### WRITTEN EXERCISE
Output every entry exactly as given.

### DATA SHOWN
==================================================

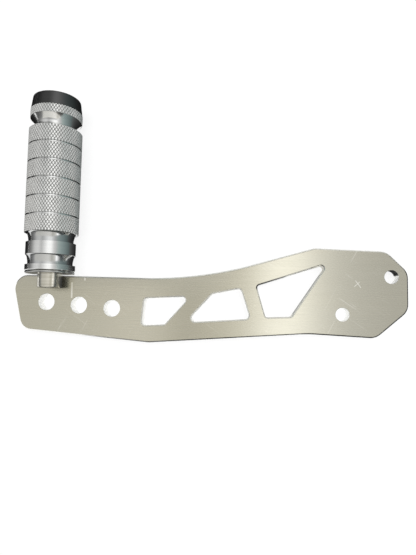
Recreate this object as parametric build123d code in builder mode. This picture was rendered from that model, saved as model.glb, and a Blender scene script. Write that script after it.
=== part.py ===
"""A shift lock peg: a flat steel arm with a knurled peg lying at its end.

The arm plate lies on its back and the peg lies beside it, its spigot reaching over the plate's
corner. All sizes are in millimetres. The origin is on the axis of the first peg hole, where it
meets the surface that both lie on. +X runs along the arm, +Y along the peg to its cap, +Z up.
"""

import os
from math import cos, radians, sin

from build123d import *

os.makedirs("parts", exist_ok=True)

# Arm plate
plate_thickness = 6.35
plate_edge_break = 0.6
arm_reach = 176.3  # from the first peg hole to the plate's right end
peg_hole_diameter = 8.4
peg_hole_count = 3
peg_hole_pitch = 17.05
peg_hole_slope = -4.5  # degrees, along the row
fixing_hole_diameter = 6.5

# Outline of the arm, counter-clockwise corners before they are rounded
left_end_top = (-19.2, 13.7)
left_end_bottom = (-12.8, -13.9)
belly = (53.0, -19.1)
dip = (arm_reach - 98.9, 12.2)
rise = (arm_reach - 46.4, -13.1)
heel = (arm_reach - 14.9, -14.4)
right_end_bottom = (arm_reach, -1.3)
right_end_top = (arm_reach, 17.0)
shoulder_corner = (arm_reach - 9.8, 26.7)
crest = (arm_reach - 43.3, 28.1)
left_top_radius = 7.0
left_bottom_radius = 6.5
belly_radius = 10.0
rise_radius = 60.0
right_end_radius = 7.0
crest_radius = 5.0
dip_radius = 200.0

# Windows, counter-clockwise corners before they are rounded
window_1 = ((49.2, -10.8), (60.7, -10.1), (73.2, 3.9), (50.3, 2.6))
window_2 = ((71.3, -8.8), (102.6, -6.5), (97.9, 8.2), (84.1, 5.3))
window_3 = ((110.1, -5.6), (122.2, -5.1), (139.4, 20.7), (105.6, 9.6))
window_1_radius = 1.7
window_2_radius = 1.9
window_3_radius = 1.3

# Fixing holes at the right end
upper_fixing_hole = (arm_reach - 7.6, 14.6)
lower_fixing_hole = (arm_reach - 30.2, -3.5)

# Spindle: bare spigot with a tapped hole, and the axle that carries the sleeve
axle_diameter = 10.0
spigot_shoulder = 0.75  # the spigot's step over the axle, on the radius
spigot_length = 6.8
spigot_chamfer = 0.5
spigot_thread_diameter = 6.8  # tapping size of an M8 thread
spigot_thread_depth = 14.0

# Bushes in the sleeve
bush_wall = 2.0
bush_length = 12.0
bush_clearance = 0.05  # running fit on the axle, on the radius
seat_clearance = 0.02  # press fit, on the radius
bore_clearance = 1.0  # sleeve bore round the axle between the bushes, on the radius

# Washers and screw
thrust_washer_thickness = 1.0
thrust_washer_step = 0.15  # below the sleeve's base, on the radius
end_float = 0.2
washer_clearance = 0.1  # round the axle or the screw, on the radius
retaining_washer_thickness = 1.5
retaining_washer_overlap = 0.2  # over the bush's end, on the radius
retaining_washer_side_gap = 0.8  # to the counterbore's wall
screw_diameter = 5.0
screw_clearance = 0.02  # shank in its tapped hole, on the radius
screw_length = 13.5
screw_hole_spare = 2.0  # below the screw's end
screw_head_diameter = 9.5
screw_head_height = 2.75
screw_head_chamfer = 0.8
screw_socket_width = 3.0
screw_socket_depth = 1.6
screw_head_clearance = 1.05  # to the cap's plug

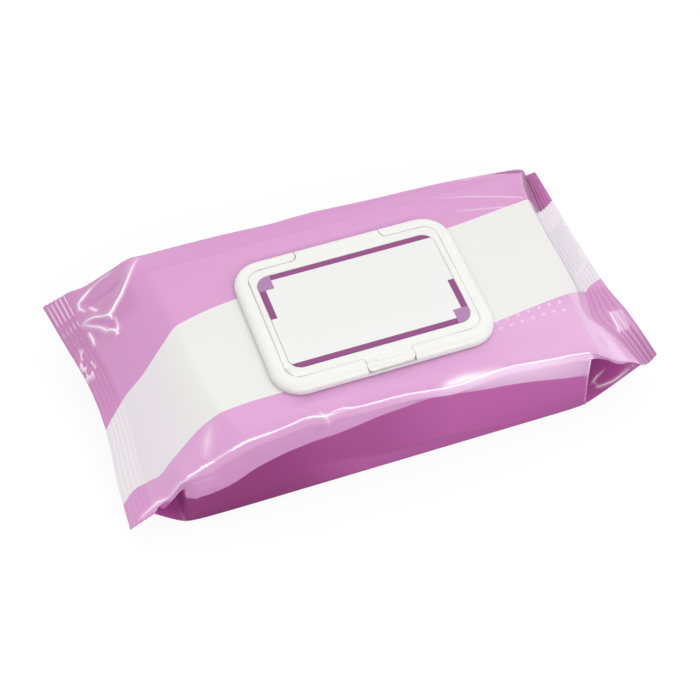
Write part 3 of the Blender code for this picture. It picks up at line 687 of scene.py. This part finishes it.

==================================================

### CORRECT RESULT
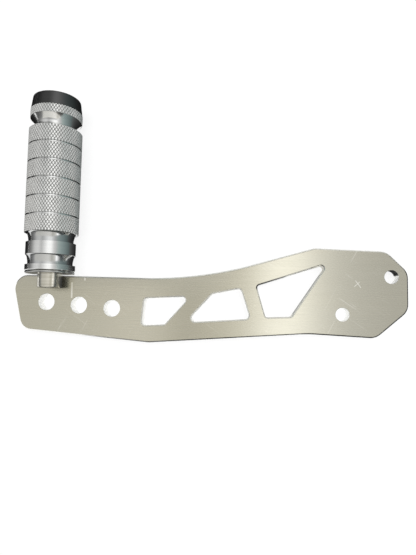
Recreate this object as parametric build123d code in builder mode. This picture was rendered from that model, saved as model.glb, and a Blender scene script. Write that script after it.
=== part.py ===
"""A shift lock peg: a flat steel arm with a knurled peg lying at its end.

The arm plate lies on its back and the peg lies beside it, its spigot reaching over the plate's
corner. All sizes are in millimetres. The origin is on the axis of the first peg hole, where it
meets the surface that both lie on. +X runs along the arm, +Y along the peg to its cap, +Z up.
"""

import os
from math import cos, radians, sin

from build123d import *

os.makedirs("parts", exist_ok=True)

# Arm plate
plate_thickness = 6.35
plate_edge_break = 0.6
arm_reach = 176.3  # from the first peg hole to the plate's right end
peg_hole_diameter = 8.4
peg_hole_count = 3
peg_hole_pitch = 17.05
peg_hole_slope = -4.5  # degrees, along the row
fixing_hole_diameter = 6.5

# Outline of the arm, counter-clockwise corners before they are rounded
left_end_top = (-19.2, 13.7)
left_end_bottom = (-12.8, -13.9)
belly = (53.0, -19.1)
dip = (arm_reach - 98.9, 12.2)
rise = (arm_reach - 46.4, -13.1)
heel = (arm_reach - 14.9, -14.4)
right_end_bottom = (arm_reach, -1.3)
right_end_top = (arm_reach, 17.0)
shoulder_corner = (arm_reach - 9.8, 26.7)
crest = (arm_reach - 43.3, 28.1)
left_top_radius = 7.0
left_bottom_radius = 6.5
belly_radius = 10.0
rise_radius = 60.0
right_end_radius = 7.0
crest_radius = 5.0
dip_radius = 200.0

# Windows, counter-clockwise corners before they are rounded
window_1 = ((49.2, -10.8), (60.7, -10.1), (73.2, 3.9), (50.3, 2.6))
window_2 = ((71.3, -8.8), (102.6, -6.5), (97.9, 8.2), (84.1, 5.3))
window_3 = ((110.1, -5.6), (122.2, -5.1), (139.4, 20.7), (105.6, 9.6))
window_1_radius = 1.7
window_2_radius = 1.9
window_3_radius = 1.3

# Fixing holes at the right end
upper_fixing_hole = (arm_reach - 7.6, 14.6)
lower_fixing_hole = (arm_reach - 30.2, -3.5)

# Spindle: bare spigot with a tapped hole, and the axle that carries the sleeve
axle_diameter = 10.0
spigot_shoulder = 0.75  # the spigot's step over the axle, on the radius
spigot_length = 6.8
spigot_chamfer = 0.5
spigot_thread_diameter = 6.8  # tapping size of an M8 thread
spigot_thread_depth = 14.0

# Bushes in the sleeve
bush_wall = 2.0
bush_length = 12.0
bush_clearance = 0.05  # running fit on the axle, on the radius
seat_clearance = 0.02  # press fit, on the radius
bore_clearance = 1.0  # sleeve bore round the axle between the bushes, on the radius

# Washers and screw
thrust_washer_thickness = 1.0
thrust_washer_step = 0.15  # below the sleeve's base, on the radius
end_float = 0.2
washer_clearance = 0.1  # round the axle or the screw, on the radius
retaining_washer_thickness = 1.5
retaining_washer_overlap = 0.2  # over the bush's end, on the radius
retaining_washer_side_gap = 0.8  # to the counterbore's wall
screw_diameter = 5.0
screw_clearance = 0.02  # shank in its tapped hole, on the radius
screw_length = 13.5
screw_hole_spare = 2.0  # below the screw's end
screw_head_diameter = 9.5
screw_head_height = 2.75
screw_head_chamfer = 0.8
screw_socket_width = 3.0
screw_socket_depth = 1.6
screw_head_clearance = 1.05  # to the cap's plug

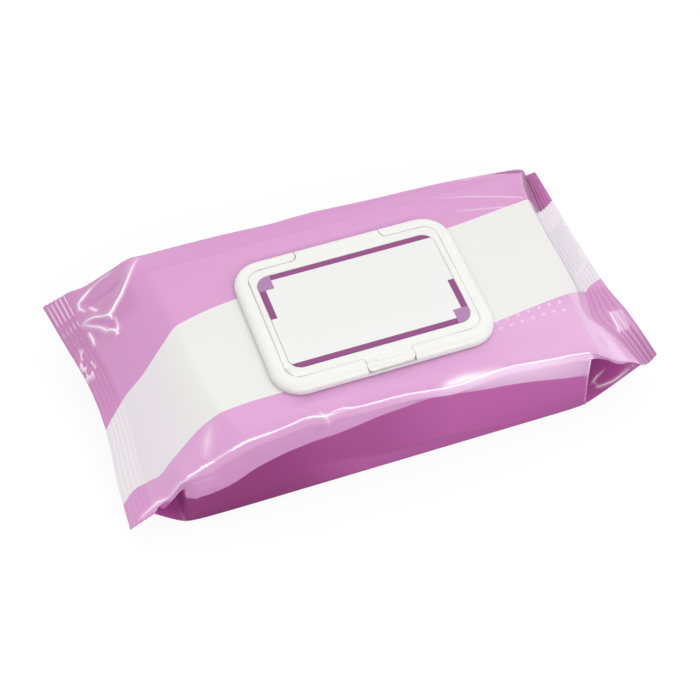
Write part 3 of the Blender code for this picture. It picks up at line 687 of scene.py. This part finishes it.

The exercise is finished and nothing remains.